Gifts and the Seven-Year Rule

Gifts made more than seven years before death are outside the estate completely. Between three and seven years before death, taper relief reduces the IHT rate: 32% at 3–4 years, 24% at 4–5 years, 16% at 5–6 years, 8% at 6–7 years. The gifts must be "potentially exempt transfers" — outright gifts to individuals with no strings attached.

Annual Exemptions

You can give away £3,000 per year free of IHT. If you did not use your allowance last year, you can carry it forward — giving up to £6,000 in a single year. Additional smaller exemptions: wedding gifts up to £5,000 to a child, £2,500 to a grandchild, £1,000 to anyone; and small gifts of up to £250 per person per year.

Pensions

Defined contribution pension pots currently (pending 2027 legislation) sit outside the estate. Leaving a pension to beneficiaries is one of the most efficient ways to pass wealth without IHT. Beneficiaries pay income tax on drawdowns if the owner died after 75, but pay no income tax if the owner died before 75.

Charitable Donations

Gifts to registered charities are IHT-exempt. If you leave at least 10% of the taxable estate to charity, the IHT rate on the remainder drops from 40% to 36% — a meaningful saving that can also reflect your values.

Life Insurance in Trust

A whole-of-life insurance policy written in trust pays out on death outside the estate, providing immediate cash to pay the IHT bill without waiting for probate. The policy itself does not form part of the estate as long as it is correctly structured in trust.

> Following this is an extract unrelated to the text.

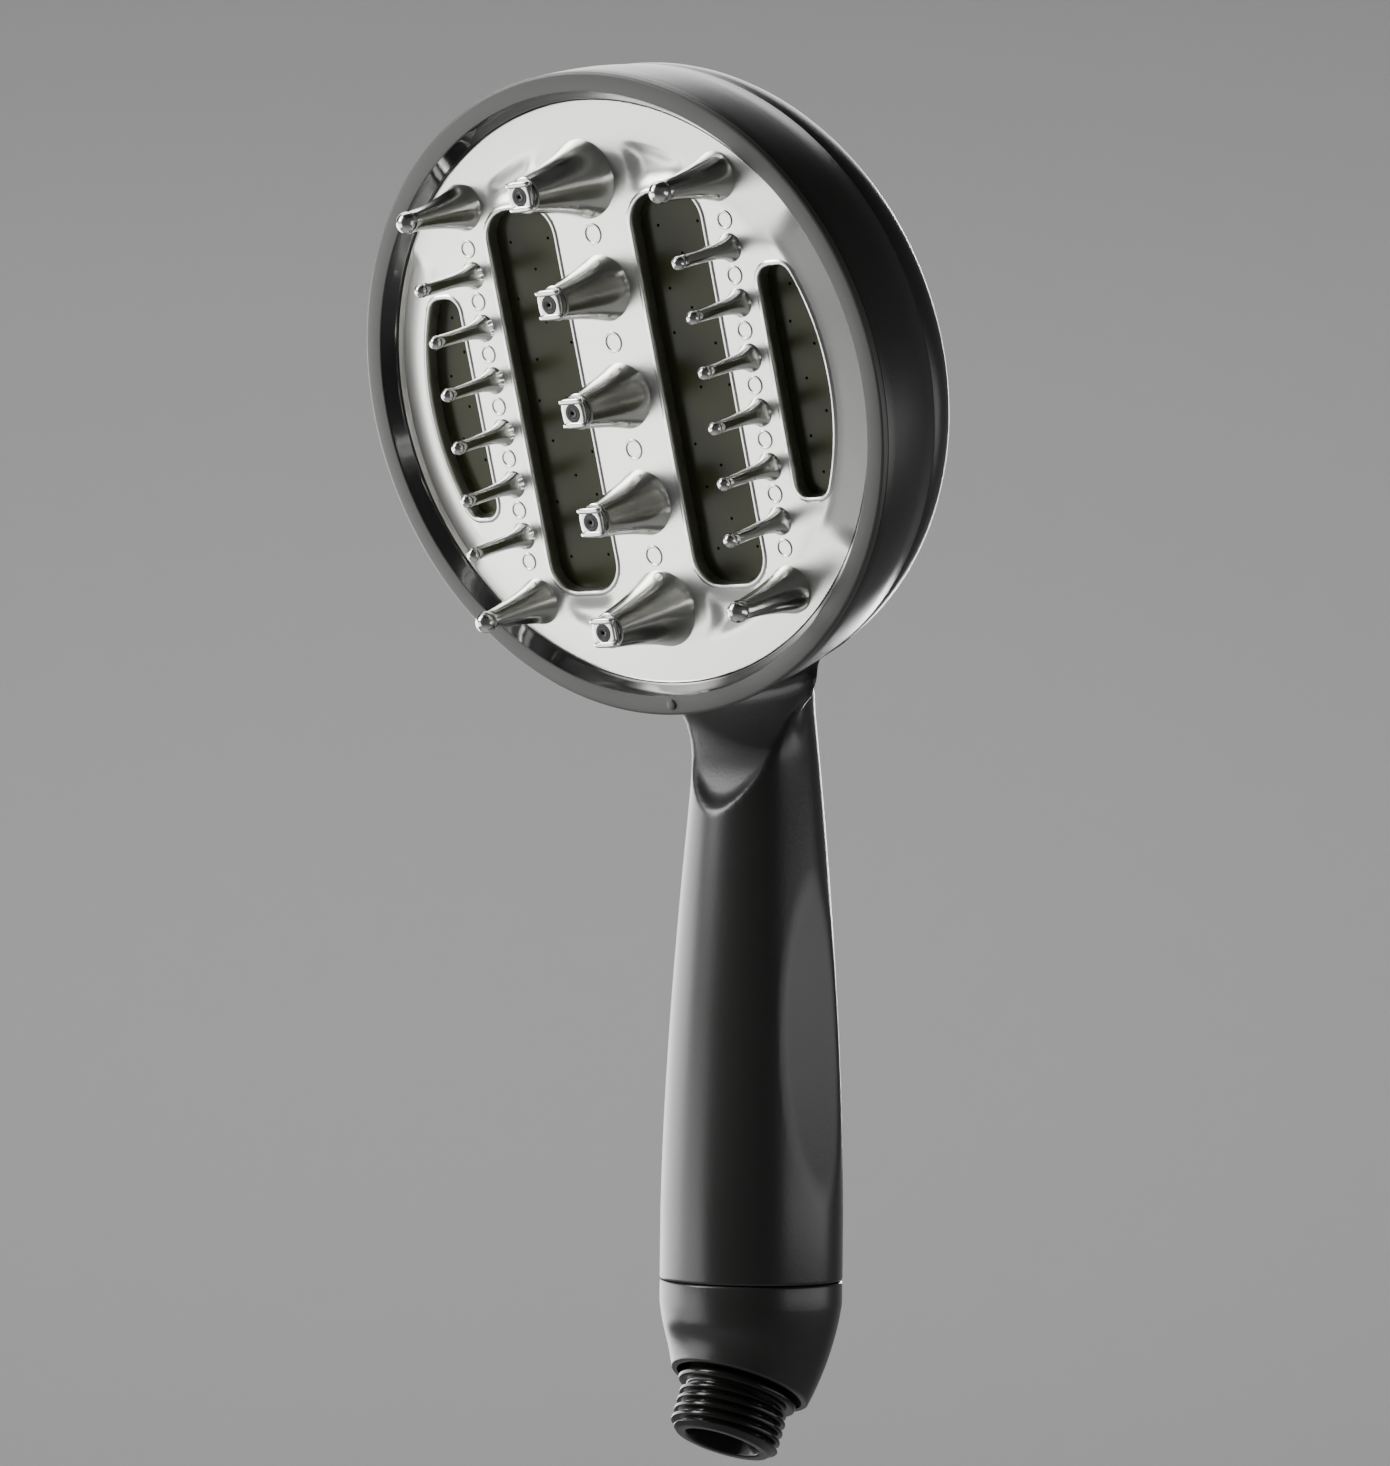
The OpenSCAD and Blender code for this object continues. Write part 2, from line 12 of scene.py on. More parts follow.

Frequently Asked Questions

At what threshold does inheritance tax kick in?

The standard nil-rate band is £325,000. If you are leaving your main home to direct descendants, an additional £175,000 RNRB applies — giving a total threshold of £500,000 per person, or £1,000,000 for married couples on second death.

Can I give money away to avoid inheritance tax?

Gifts must survive seven years before they fully leave your estate. Partial relief applies from 3 years. The annual £3,000 exemption, small gift exemptions and charitable donations are always IHT-free regardless of the seven-year rule.

Does a pension form part of my estate for inheritance tax?

Currently, most defined contribution pensions are outside your estate for IHT. Proposed legislation from April 2027 would bring unspent pension pots into the IHT estate — so this position may change. Take advice before making decisions based on current pension IHT treatment.